**What is expected**
The answer is one number: how many lines hold the string "scene".
-- Start Stored data --
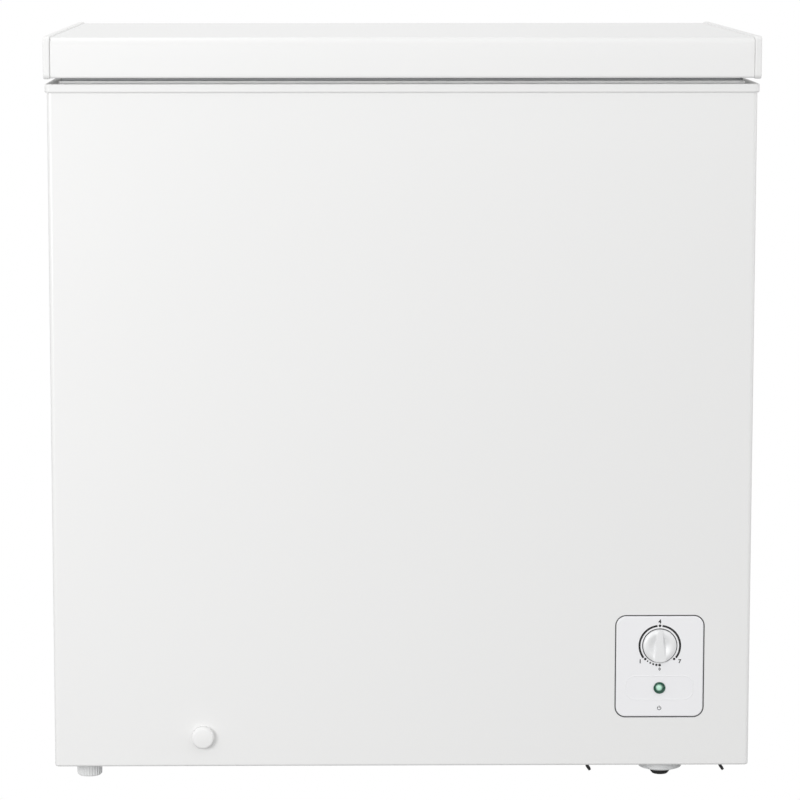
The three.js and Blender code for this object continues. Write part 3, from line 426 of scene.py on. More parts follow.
def make_mesh(name, build):
    """An object whose mesh a function fills in, with its doubles merged and its faces turned outwards."""
    mesh = bpy.data.meshes.new(name)
    work = bmesh.new()
    build(work)
    bmesh.ops.remove_doubles(work, verts=work.verts, dist=1e-6)
    bmesh.ops.recalc_face_normals(work, faces=work.faces)
    work.to_mesh(mesh)
    work.free()
    made = bpy.data.objects.new(name, mesh)
    bpy.context.scene.collection.objects.link(made)
    return made


def skin(name, rows, close_rows=False, close_columns=False, cap_rows=False, cap_columns=False):
    """Faces over a grid of points, given as rows of equal length."""

    def build(work):
        grid = [[work.verts.new(p) for p in row] for row in rows]
        height = len(grid)
        width = len(grid[0])
        for i in range(height if close_rows else height - 1):
            for j in range(width if close_columns else width - 1):
                a, b = grid[i], grid[(i + 1) % height]
                k = (j + 1) % width
                work.faces.new((a[j], a[k], b[k], b[j]))
        if cap_rows:
            work.faces.new(grid[0])
            work.faces.new(grid[-1])
        if cap_columns:
            work.faces.new([row[0] for row in grid])
            work.faces.new([row[-1] for row in grid])

    return make_mesh(name, build)


def prism(name, outline, axis, low, high):
    """A flat outline pulled out along an axis: (y, z) along x, (x, z) along y, or (x, y) along z."""

    def at(point, w):
        u, v = point
        return {"x": (w, u, v), "y": (u, w, v), "z": (u, v, w)}[axis]

    return skin(name, [[at(p, w) for p in outline] for w in (low, high)], close_columns=True, cap_rows=True)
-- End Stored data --
**Exercise result**
2